An independent board tasked with resolving collective bargaining disputes between federal agencies and employee unions last week handed a rare victory to a union, preserving telework at the Social Security Administration’s Office of Hearing Operations.

The National Treasury Employees Union has been in negotiations with Social Security on a new contract since early 2018. Although both parties eventually came to agreement on 37 of 38 articles, one matter remained unresolved: telework.

Currently, Social Security employees within the Office of Hearing Operations may work remotely three or four days per week. While NTEU sought to preserve the existing telework program, the agency sought “flexibility to adapt” the program.

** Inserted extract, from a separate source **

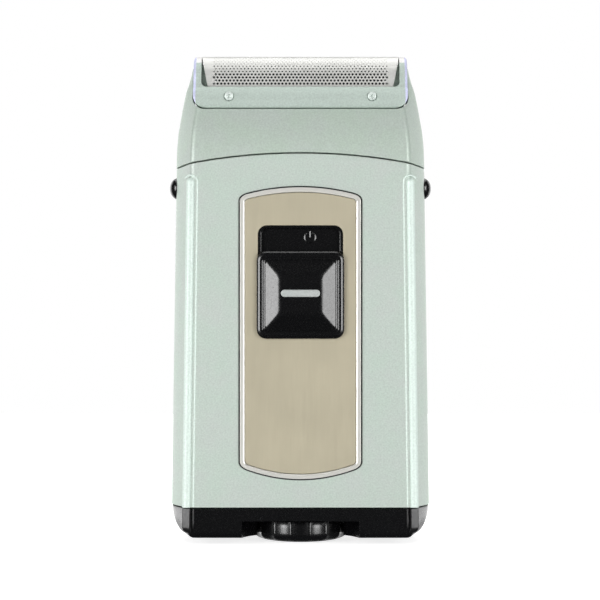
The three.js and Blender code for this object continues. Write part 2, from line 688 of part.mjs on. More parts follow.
// ---------------------------------------------------------------- leads: soft wires between the contacts
function lead(...points) {
  const path = new THREE.CatmullRomCurve3(points.map((p) => new THREE.Vector3(...p)), false, 'centripetal');
  return wire(path, 0.55, 16);
}

// ---------------------------------------------------------------- assembly
const shaver = new THREE.Group();

function add(name, manifold, material) {
  const mesh = new THREE.Mesh(geometryOf(manifold), material());
  mesh.name = name;
  shaver.add(mesh);
  return mesh;
}

const SIDES = { left: -1, right: 1 };

add('front_shell', frontShell(), FINISH.silver);
add('rear_shell', rearShell(), FINISH.silver);
for (const [place, z] of Object.entries(SCREW_HEIGHTS)) {
  const screw = add(`rear_screw_${place}`, crossScrew(2.3, 0.9, 0.8, 3.6), FINISH.steel);
  screw.rotation.x = -Math.PI / 2;
  screw.position.set(0, 12.5, z);
}

add('plate_bezel', without(
  slabY(plateOutline(0), BEZEL_FACE + 0.45, SEAT_FLOOR - 0.1).add(slabY(plateOutline(0.4), BEZEL_FACE, BEZEL_FACE + 0.45)),
  slabY(plateOutline(BEZEL_WIDTH), -20, 0),
), FINISH.chrome);
add('face_plate', slabY(plateOutline(BEZEL_WIDTH + 0.12), PLATE_FACE, SEAT_FLOOR - 0.1)
  .subtract(slabY(recessOutline(0), -20, 0)), FINISH.gold);

add('switch_tray', switchTray(), FINISH.black);
add('power_slider', powerSlider(), FINISH.black);
add('slider_bar', slabY(roundedRect(BAR.halfW, BAR.z - BAR.halfH, BAR.z + BAR.halfH, BAR.halfH - 0.02),
  SLIDER.top - 0.1, SLIDER.top + 0.5), FINISH.light);
add('slider_carrier', block(-7, 7, -11, -9.7, SLIDER.z - 7.5, SLIDER.z + 7.5)
  .subtract(block(-2.6, 2.6, -12, -9, SLIDER.z - 3.4, SLIDER.z + 3.4)), FINISH.nylon);
add('switch_bridge_contact', block(-6, 6, -9.25, -8.95, SLIDER.z + 1, SLIDER.z + 3), FINISH.brass);
add('switch_board', block(-9, 9, -8.2, -7.2, 46, 66.4), FINISH.label);
for (const [name, side] of Object.entries(SIDES)) {
  add(`switch_contact_${name}`, block(side < 0 ? -6.2 : 3, side < 0 ? -3 : 6.2, -8.75, -8.4, 60.8, 65.8), FINISH.brass);
}

add('chassis', chassis(), FINISH.grey);
add('top_deck', topDeck(), FINISH.grey);

add('battery_left', cell(-1), FINISH.label);
add('battery_right', cell(1), FINISH.label);
const cellTop = CELL.bottom + CELL.length;
add('battery_contact_positive', union(
  block(-11, -4.2, -2, 3.4, cellTop + 0.3, cellTop + 0.7),
  block(-11, -10.5, -2, 3.4, cellTop + 0.3, cellTop + 1.6),
), FINISH.steel);
add('battery_contact_negative', block(4, 11.4, -3, 4.2, cellTop + 1.2, cellTop + 1.6), FINISH.steel);
add('battery_spring', coil([CELL.x, CELL.y, cellTop + 0.28], [CELL.x, CELL.y, cellTop + 0.95], 2.4, 0.14, 2), FINISH.steel);

add('motor_end_bell', column(roundedRect(10, -7.4, 7.4, 5), 67, 69.1).subtract(rod('z', 1.3, 60, 80, 0, 0, 16)), FINISH.nylon);
add('motor_can', motorCan(), FINISH.steel);
add('motor_bearing', rod('z', 2.95, 83.7, 85.2, 0, 0, 20).subtract(rod('z', 1.06, 80, 90, 0, 0, 24)), FINISH.brass);
for (const [name, side] of Object.entries(SIDES)) {
  add(`motor_terminal_${name}`, block(side * 7 - 1, side * 7 + 1, -9.6, -7.6, 67.6, 68), FINISH.brass);
}
add('rotor_shaft', rod('z', 1, 84.3, 89.8, 0, 0, 24), FINISH.steel);
add('eccentric', eccentric(), FINISH.nylon);

add('drive_bridge', driveBridge(), FINISH.nylon);
add('drive_stem', turned([[0, 95.2], [1.15, 95.2], [1.15, 95.9], [1.9, 95.9], [1.9, 101.2], [0, 101.2]], 20), FINISH.steel);
add('cutter_spring', coil([0, 0, 96.3], [0, 0, 100.6], 2.7, 0.25, 4), FINISH.steel);
add('cutter_holder', cutterHolder(), FINISH.black);
add('cutter_blades', cutterBlades(), FINISH.steel);

add('head_shell', headShell(), FINISH.headSilver);
add('foil_frame', foilFrame(), FINISH.headSilver);
add('shaving_foil', shavingFoil(), FINISH.steel);
for (const [name, side] of Object.entries(SIDES)) {
  const screw = add(`foil_screw_${name}`, crossScrew(FOIL_SCREW.r, 0.5, 0.6, 1.5), FINISH.steel);
  screw.rotation.x = Math.PI / 2;
  screw.position.set(side * FOIL_SCREW.x, -8.6, FOIL_SCREW.z);
  add(`release_button_${name}`, releaseButton(side), FINISH.black);
  add(`release_spring_${name}`, coil([side * 18.6, 0, BUTTON_Z], [side * 23.7, 0, BUTTON_Z], 1.4, 0.2, 4), FINISH.steel);
}

add('battery_cap', batteryCap(), FINISH.black);
add('cap_gasket', bodyColumn(2, 8.75, 9.75).subtract(bodyColumn(2.45, 0, 20)), FINISH.rubber);
add('cap_bridge_contact', union(
  block(-12, 12, -4, 4, 7.1, 7.5).subtract(rod('z', 2.7, 0, 20, 0, 0)),
  block(6.8, 8.4, -1.5, 1.5, 7.3, 12.9),
), FINISH.steel);
add('cap_spring', coil([-CELL.x, 0, 7.8], [-CELL.x, 0, 12.7], 2.3, 0.25, 4), FINISH.steel);
add('lock_knob', lockKnob(), FINISH.black);
add('lock_shaft', lockShaft(), FINISH.steel);

add('lead_positive', lead([-9, -2.7, 64.6], [-9.9, -5.2, 64.6], [-10.3, -7.6, 64.7], [-9.6, -8.6, 65.7], [-8.3, -8.7, 66.7]),
  FINISH.red);
add('lead_motor', lead([-7.4, -9.1, 62.6], [-9.8, -9.2, 62.4], [-12, -9.1, 64.5], [-12, -9, 68], [-9, -8.9, 70.6],
  [0, -8.9, 71.4], [6, -8.9, 70.6], [7, -8.8, 68.75]), FINISH.red);
add('lead_negative', lead([7.5, -9.1, 63.4], [9.9, -8.9, 63.9], [10.4, -6.9, 64.7], [9.4, -4.6, 64.9], [9, -3.6, 64.95]),
  FINISH.rubber);

export default shaver;
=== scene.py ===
import functools
import math

import bmesh
import bpy
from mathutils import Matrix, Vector


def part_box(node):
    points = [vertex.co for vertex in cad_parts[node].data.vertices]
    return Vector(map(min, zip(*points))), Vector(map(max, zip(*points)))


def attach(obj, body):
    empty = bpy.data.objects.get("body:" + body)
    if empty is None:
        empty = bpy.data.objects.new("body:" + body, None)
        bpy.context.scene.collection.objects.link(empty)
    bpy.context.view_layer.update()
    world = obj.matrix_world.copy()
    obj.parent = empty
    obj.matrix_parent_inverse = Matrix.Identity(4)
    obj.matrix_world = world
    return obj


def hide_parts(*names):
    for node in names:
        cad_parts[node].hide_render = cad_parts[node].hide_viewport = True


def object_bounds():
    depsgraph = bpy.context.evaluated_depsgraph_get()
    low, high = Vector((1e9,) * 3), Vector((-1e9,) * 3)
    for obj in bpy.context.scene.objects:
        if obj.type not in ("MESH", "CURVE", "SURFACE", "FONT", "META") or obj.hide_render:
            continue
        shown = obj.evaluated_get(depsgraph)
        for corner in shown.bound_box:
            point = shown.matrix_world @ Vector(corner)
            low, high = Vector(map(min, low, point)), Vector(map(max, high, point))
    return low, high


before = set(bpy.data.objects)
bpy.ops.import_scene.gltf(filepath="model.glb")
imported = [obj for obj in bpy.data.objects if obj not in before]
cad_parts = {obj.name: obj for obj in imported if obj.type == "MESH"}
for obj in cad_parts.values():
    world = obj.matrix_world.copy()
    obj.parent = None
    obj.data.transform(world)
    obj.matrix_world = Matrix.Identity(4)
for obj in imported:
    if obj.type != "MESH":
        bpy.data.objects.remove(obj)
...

Management suggested that there are occasionally service disruptions when some employees telework, and that for others, officials predicted that their work would become “less portable” in the future.

But the union argued that the telework program has been a success, pointing to a reduction in the case backlog while employees work upwards of four days a week remotely. NTEU objected to granting the agency the ability to change the terms of telework outside of the collective bargaining process.

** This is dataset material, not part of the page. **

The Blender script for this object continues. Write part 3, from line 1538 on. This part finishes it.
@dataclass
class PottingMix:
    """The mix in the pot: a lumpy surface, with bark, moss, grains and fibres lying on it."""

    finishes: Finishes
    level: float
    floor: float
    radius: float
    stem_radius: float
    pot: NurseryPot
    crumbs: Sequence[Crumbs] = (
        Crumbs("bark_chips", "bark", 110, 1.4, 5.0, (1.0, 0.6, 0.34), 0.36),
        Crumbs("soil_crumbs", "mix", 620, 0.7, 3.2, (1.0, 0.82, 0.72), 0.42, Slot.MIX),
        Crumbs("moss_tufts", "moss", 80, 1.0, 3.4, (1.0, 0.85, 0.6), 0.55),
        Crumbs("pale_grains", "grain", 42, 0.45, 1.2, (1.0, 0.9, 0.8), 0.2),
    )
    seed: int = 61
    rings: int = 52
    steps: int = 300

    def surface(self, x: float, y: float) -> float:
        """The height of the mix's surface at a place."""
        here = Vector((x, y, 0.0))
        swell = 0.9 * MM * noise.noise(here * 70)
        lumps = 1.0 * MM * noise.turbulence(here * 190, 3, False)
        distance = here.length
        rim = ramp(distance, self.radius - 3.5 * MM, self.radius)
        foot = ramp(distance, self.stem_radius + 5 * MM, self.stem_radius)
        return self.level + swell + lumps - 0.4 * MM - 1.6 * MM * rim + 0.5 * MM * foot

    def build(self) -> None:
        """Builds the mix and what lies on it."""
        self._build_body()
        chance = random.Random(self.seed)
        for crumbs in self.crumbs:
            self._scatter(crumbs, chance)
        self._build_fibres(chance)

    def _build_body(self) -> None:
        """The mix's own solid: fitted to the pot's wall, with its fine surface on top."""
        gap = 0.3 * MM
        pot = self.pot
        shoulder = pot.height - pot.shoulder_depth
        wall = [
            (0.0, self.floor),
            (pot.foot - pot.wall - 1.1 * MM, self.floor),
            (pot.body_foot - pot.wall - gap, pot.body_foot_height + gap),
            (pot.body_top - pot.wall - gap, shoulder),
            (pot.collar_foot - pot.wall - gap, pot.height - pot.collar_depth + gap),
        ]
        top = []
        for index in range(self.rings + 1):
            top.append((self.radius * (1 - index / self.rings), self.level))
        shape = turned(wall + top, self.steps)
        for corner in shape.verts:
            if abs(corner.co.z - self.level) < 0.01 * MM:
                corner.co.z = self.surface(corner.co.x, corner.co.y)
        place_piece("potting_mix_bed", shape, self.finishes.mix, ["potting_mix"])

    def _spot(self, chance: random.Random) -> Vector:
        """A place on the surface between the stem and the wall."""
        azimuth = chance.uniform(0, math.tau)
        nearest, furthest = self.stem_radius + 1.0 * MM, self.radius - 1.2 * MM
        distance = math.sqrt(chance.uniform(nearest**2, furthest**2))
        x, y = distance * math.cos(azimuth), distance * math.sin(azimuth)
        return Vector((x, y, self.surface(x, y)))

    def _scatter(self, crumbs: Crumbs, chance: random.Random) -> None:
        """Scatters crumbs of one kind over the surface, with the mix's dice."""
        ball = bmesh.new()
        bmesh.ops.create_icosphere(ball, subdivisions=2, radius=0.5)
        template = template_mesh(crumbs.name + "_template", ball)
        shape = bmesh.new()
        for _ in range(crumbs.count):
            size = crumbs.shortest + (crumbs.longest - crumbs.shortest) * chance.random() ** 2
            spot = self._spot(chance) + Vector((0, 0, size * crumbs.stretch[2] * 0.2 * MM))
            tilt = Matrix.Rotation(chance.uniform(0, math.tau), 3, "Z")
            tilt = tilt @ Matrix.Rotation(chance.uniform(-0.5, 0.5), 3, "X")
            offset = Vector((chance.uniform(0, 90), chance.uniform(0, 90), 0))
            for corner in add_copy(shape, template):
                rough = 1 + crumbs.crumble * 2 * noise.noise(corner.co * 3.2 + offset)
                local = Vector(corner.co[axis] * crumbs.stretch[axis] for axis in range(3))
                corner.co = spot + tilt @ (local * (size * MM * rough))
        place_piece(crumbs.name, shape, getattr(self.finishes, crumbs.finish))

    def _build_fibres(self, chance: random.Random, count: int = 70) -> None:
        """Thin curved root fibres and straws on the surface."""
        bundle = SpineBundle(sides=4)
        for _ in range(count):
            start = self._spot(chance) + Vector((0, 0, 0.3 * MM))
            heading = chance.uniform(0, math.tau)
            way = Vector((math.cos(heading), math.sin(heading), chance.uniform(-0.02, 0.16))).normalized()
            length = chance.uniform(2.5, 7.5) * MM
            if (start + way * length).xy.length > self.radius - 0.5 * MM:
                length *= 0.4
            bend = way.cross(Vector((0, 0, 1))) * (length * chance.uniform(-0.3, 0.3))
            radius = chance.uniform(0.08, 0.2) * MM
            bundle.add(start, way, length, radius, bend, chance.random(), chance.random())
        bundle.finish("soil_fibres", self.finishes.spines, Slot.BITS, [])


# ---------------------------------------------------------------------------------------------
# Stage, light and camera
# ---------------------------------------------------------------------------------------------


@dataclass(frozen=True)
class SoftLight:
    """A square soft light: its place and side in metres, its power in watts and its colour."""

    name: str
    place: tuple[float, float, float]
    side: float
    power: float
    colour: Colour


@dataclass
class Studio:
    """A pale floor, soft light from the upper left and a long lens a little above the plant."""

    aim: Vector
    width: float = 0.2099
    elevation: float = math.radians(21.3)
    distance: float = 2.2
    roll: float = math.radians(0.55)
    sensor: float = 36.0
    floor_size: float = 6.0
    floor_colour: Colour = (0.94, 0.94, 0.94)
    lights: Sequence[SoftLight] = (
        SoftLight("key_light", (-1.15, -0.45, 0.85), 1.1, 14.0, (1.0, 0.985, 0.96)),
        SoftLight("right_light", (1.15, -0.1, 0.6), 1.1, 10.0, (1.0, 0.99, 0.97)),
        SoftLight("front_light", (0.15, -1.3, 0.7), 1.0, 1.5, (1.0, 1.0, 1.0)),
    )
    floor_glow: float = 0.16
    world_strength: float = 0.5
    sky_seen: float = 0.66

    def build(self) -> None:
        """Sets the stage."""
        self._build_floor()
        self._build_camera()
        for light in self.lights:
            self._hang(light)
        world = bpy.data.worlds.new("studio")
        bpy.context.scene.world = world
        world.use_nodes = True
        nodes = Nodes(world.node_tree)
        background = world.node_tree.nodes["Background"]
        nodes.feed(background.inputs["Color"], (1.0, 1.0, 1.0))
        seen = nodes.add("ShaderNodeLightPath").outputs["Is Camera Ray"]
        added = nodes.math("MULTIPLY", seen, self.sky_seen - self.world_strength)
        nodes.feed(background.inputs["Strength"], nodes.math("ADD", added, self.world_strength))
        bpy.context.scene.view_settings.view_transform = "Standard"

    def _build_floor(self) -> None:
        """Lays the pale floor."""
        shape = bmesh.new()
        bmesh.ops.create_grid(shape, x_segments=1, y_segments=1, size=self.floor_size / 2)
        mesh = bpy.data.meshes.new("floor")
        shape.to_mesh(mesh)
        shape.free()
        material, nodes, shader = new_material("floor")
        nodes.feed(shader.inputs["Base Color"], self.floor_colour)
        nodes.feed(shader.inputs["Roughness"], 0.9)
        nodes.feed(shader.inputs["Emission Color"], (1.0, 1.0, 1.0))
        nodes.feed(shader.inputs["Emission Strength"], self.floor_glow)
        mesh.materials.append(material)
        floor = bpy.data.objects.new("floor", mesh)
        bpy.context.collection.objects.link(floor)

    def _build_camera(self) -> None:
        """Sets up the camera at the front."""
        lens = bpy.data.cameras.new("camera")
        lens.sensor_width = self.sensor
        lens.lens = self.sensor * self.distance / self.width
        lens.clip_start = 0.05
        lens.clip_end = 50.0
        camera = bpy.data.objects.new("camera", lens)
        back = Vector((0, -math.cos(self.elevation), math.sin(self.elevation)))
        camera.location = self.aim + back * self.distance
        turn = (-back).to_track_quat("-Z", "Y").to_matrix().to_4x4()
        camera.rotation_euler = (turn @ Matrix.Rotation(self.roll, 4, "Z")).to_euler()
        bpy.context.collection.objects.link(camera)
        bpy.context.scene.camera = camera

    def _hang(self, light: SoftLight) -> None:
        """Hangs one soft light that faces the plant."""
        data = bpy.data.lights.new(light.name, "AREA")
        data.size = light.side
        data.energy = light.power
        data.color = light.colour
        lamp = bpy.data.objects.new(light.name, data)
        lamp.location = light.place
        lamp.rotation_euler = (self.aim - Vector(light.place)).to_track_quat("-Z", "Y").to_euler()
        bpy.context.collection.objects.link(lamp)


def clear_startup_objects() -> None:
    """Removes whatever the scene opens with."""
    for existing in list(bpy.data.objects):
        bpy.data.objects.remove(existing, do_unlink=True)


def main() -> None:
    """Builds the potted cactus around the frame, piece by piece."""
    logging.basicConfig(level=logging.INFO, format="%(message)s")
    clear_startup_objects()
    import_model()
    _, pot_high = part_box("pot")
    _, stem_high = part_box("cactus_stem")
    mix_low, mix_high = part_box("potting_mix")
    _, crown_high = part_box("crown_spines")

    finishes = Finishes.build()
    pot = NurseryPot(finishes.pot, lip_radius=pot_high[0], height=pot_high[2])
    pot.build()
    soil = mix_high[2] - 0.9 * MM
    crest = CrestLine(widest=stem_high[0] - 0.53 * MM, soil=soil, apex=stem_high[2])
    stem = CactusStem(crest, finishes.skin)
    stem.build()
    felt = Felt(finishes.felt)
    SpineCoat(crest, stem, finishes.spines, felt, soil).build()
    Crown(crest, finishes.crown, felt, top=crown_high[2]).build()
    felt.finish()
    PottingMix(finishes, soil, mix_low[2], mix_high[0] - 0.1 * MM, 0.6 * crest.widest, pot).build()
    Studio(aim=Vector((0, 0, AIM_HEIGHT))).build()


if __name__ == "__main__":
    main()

“The union rejected the idea that while the parties have negotiated a robust telework article, including providing for the need to temporarily suspend the program, that the agency should maintain the sole discretion to terminate or modify the program unilaterally,” the panel wrote in its decision. “The union argued that allowing the agency to maintain sole discretion to make modifications defeats the purpose and right of the union to negotiate the details of a telework program.”

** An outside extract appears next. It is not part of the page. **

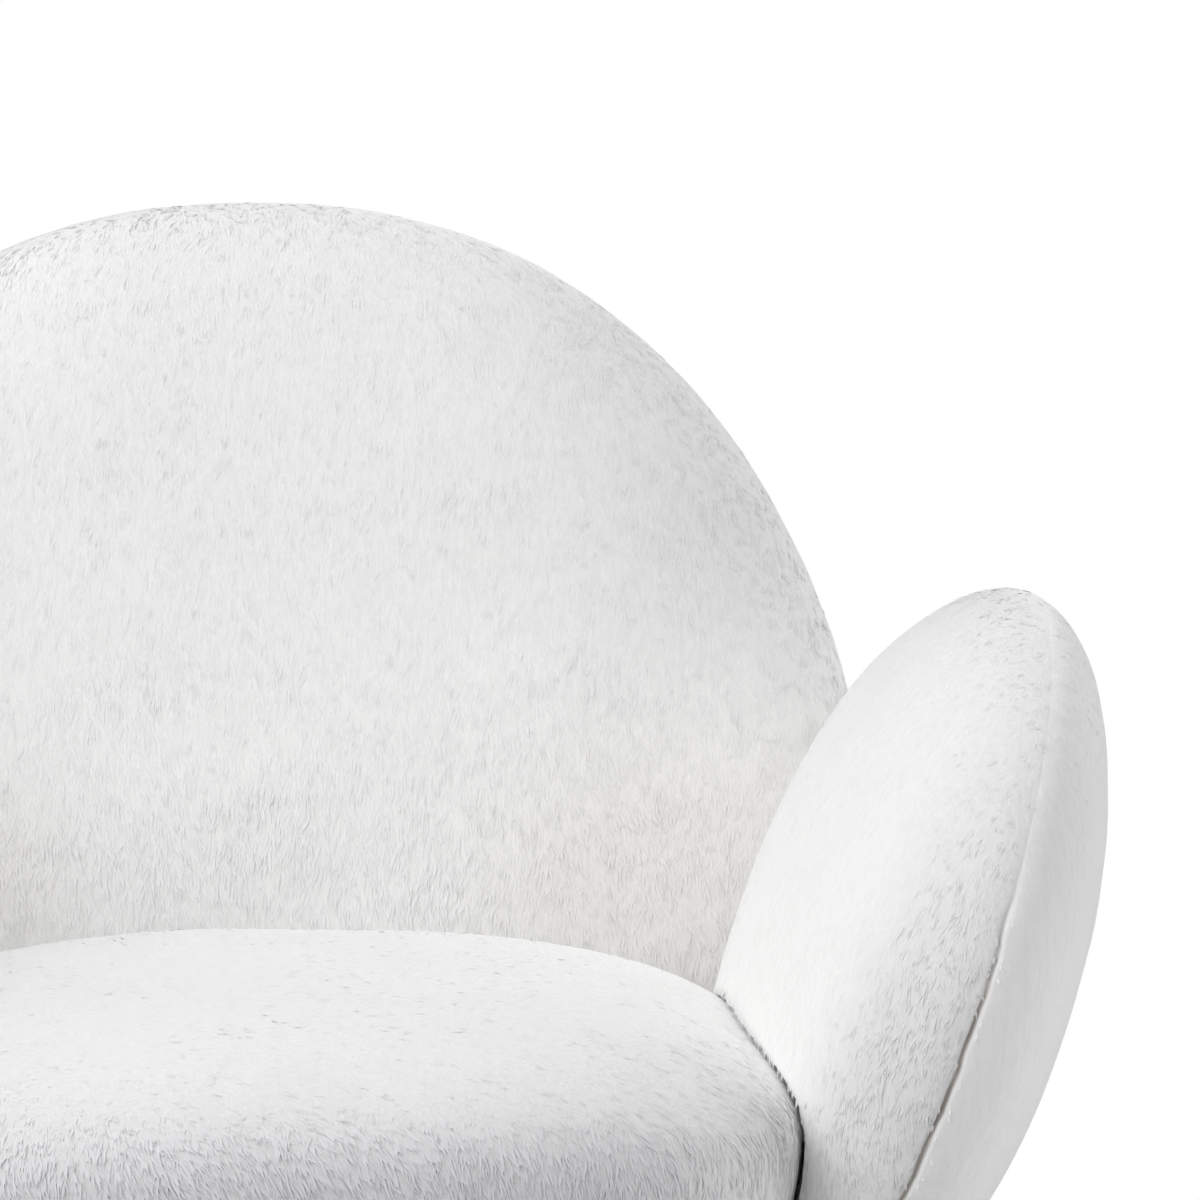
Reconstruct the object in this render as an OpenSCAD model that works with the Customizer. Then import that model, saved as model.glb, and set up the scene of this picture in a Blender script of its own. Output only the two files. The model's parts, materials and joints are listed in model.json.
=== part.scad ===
// Upholstered petal armchair on a folding tube base.
// Front faces -Y, +X is the sitter's left, +Z is up, the feet stand on Z = 0.
// Millimetres. The origin is the middle of the footprint, on the floor.

/* [Seat cushion] */
// Half width of the seat cushion at its widest level
seat_w = 245; // [225:1:248]
// Half depth of the seat cushion
seat_d = 245; // [225:1:245]
// Height of the cushion's widest level above the floor
seat_z = 396; // [380:1:400]
// Rise of the crown above the widest level
seat_crown = 62; // [40:1:80]

/* [Back pad] */
// Half width of the domed back pad
back_w = 328; // [310:1:335]
// Height of the dome above its widest level
back_up = 416; // [380:1:450]
// Depth of the pad below its widest level
back_down = 75; // [60:1:75]
// Half thickness of the back pad
back_t = 78; // [65:1:80]
// Recline of the back from the vertical, degrees
back_recline = 12; // [8:1:14]
// How far the side edges wrap forward
back_wrap = 30; // [0:1:34]

/* [Arm pads] */
// Half depth of an arm pad, front to back
arm_d = 210; // [190:1:212]
// Half height of an arm pad along its lean
arm_h = 194; // [180:1:196]
// Half thickness of an arm pad
arm_t = 75; // [60:1:76]
// Outward lean of the arms, degrees
arm_lean = 20; // [16:1:22]

/* [Folding base] */
// Height of the leg pivots above the floor
pivot_z = 227; // [222:0.5:227]
// Distance of each leg pivot from the middle, front to back
pivot_y = 238; // [237:1:240]
// Splay of each leg frame at rest, degrees
leg_splay = 10; // [8:1:11]
// Outward spread of each leg, degrees
leg_spread = 6; // [4:1:7]
// Outside radius of the axle tubes
axle_r = 12.5; // [12.5:0.5:12.5]
// Outside radius of the leg tubes
leg_r = 11; // [10:0.5:11.5]
// Wall of the leg and axle tubes
tube_wall = 1.6; // [1.2:0.1:2]

/* [Hidden] */

// thickness of the fur fabric with its pile
pile = 6;
// sides of the faceted pads, and rings from rim to crown
pad_n = 36;
pad_m = 6;
// places of the pads
seat_y = -100;
seat_low = 305;
back_y = 226.2;
back_z = 383;
arm_x = 297;
arm_y = -45;
arm_z = 442;
back_power = 2.23;
pad_round = 2.2;
panel_t = 12;
panel_scale = 0.78;
// base platform
base_w = 198;
base_d = 300;
base_y = -8;
base_power = 4;
board_low = 262;
board_t = 12;
base_top = 302;
// steel ladder frame
rail_x = 120;
rail_w = 25;
rail_h = 15;
rail_low = 246;
rail_end = 283;
cross_y = 270.5;
// brackets
strap_t = 5;
arm_strap_w = 30;
arm_strap_y = [-50, 50];
back_strap_w = 40;
// leg frames
leg_x = 180;
axle_half = 196;
stretcher_drop = 125;
stretcher_r = 8;
leg_len = pivot_z / cos(leg_splay) / cos(leg_spread);
bush_wall = 2.45;
run_gap = 0.05;

grey = "whitesmoke";

function spow(v, e) = v == 0 ? 0 : sign(v) * pow(abs(v), e);

// Closed skin over a stack of rings, with a fan at each end.
module skin(c0, rings, c1, flip = false) {
  n = len(rings[0]);
  m = len(rings);
  last = 1 + m * n;
  pts = concat([c0], [for (r = rings) for (p = r) p], [c1]);
  fan0 = [for (i = [0:n - 1]) [0, 1 + i, 1 + (i + 1) % n]];
  side = [for (j = [0:m - 2]) for (i = [0:n - 1])
    let (a = 1 + j * n + i, b = 1 + j * n + (i + 1) % n, c = b + n, d = a + n)
    each [[a, d, c], [a, c, b]]];
  fan1 = [for (i = [0:n - 1]) [last, 1 + (m - 1) * n + (i + 1) % n, 1 + (m - 1) * n + i]];
  all_faces = concat(fan0, side, fan1);
  polyhedron(points = pts, faces = flip ? [for (f = all_faces) [f[2], f[1], f[0]]] : all_faces, convexity = 8);
}

// ---- pads: a domed form either side of a seam plane (local y = 0)
// dims = [half width, half height up, half height down, half thickness, outline power, roundness, wrap]
function pad_pt(d, side, phi, th) =
  let (c = pow(cos(phi), 2 / d[5]), x = d[0] * c * spow(cos(th), 2 / d[4]),
       k = c * spow(sin(th), 2 / d[4]))
  [x, side * d[3] * pow(sin(phi), 2 / d[5]) - d[6] * pow(x / d[0], 2), k >= 0 ? d[1] * k : d[2] * k];
function pad_ring(d, side, phi) = [for (i = [0:pad_n - 1]) pad_pt(d, side, phi, 360 * i / pad_n)];
function pad_pole(d, side) = [0, side * d[3], 0];
function shrink(d, g) = [d[0] - g, d[1] - g, d[2] - g, d[3] - g, d[4], d[5], d[6]];
function panel_ring(d, y) =
  [for (i = [0:pad_n - 1]) let (th = 360 * i / pad_n, k = panel_scale * spow(sin(th), 2 / d[4]))
    [panel_scale * d[0] * spow(cos(th), 2 / d[4]), y, k >= 0 ? d[1] * k : d[2] * k]];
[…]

The panel was unconvinced by the agency’s proposal, frequently citing the “lack of specifics” in management’s argument, and imposed NTEU’s proposed language preserving the telework program.

“Although the parties have been bargaining for a year, the agency failed to present any specific program changes they are seeking to make in the bargaining unit workload that would impact eligibility under the telework program,” the panel wrote. “While the agency asserted that they ‘may’ need flexibility to redirect other work, the agency offered no specific [plan] to do so, or any demonstration that the other work cannot also be done while teleworking.”

The panel’s decision came just days after Social Security announced it would end its seven-year long telework pilot program for employees in the agency’s operational components, a decision that affects roughly 12,000 workers. The agency was able to end the program unilaterally because of language imposed by the impasse panel earlier this year, after the agency made very similar arguments about needing “flexibility” to adjust telework.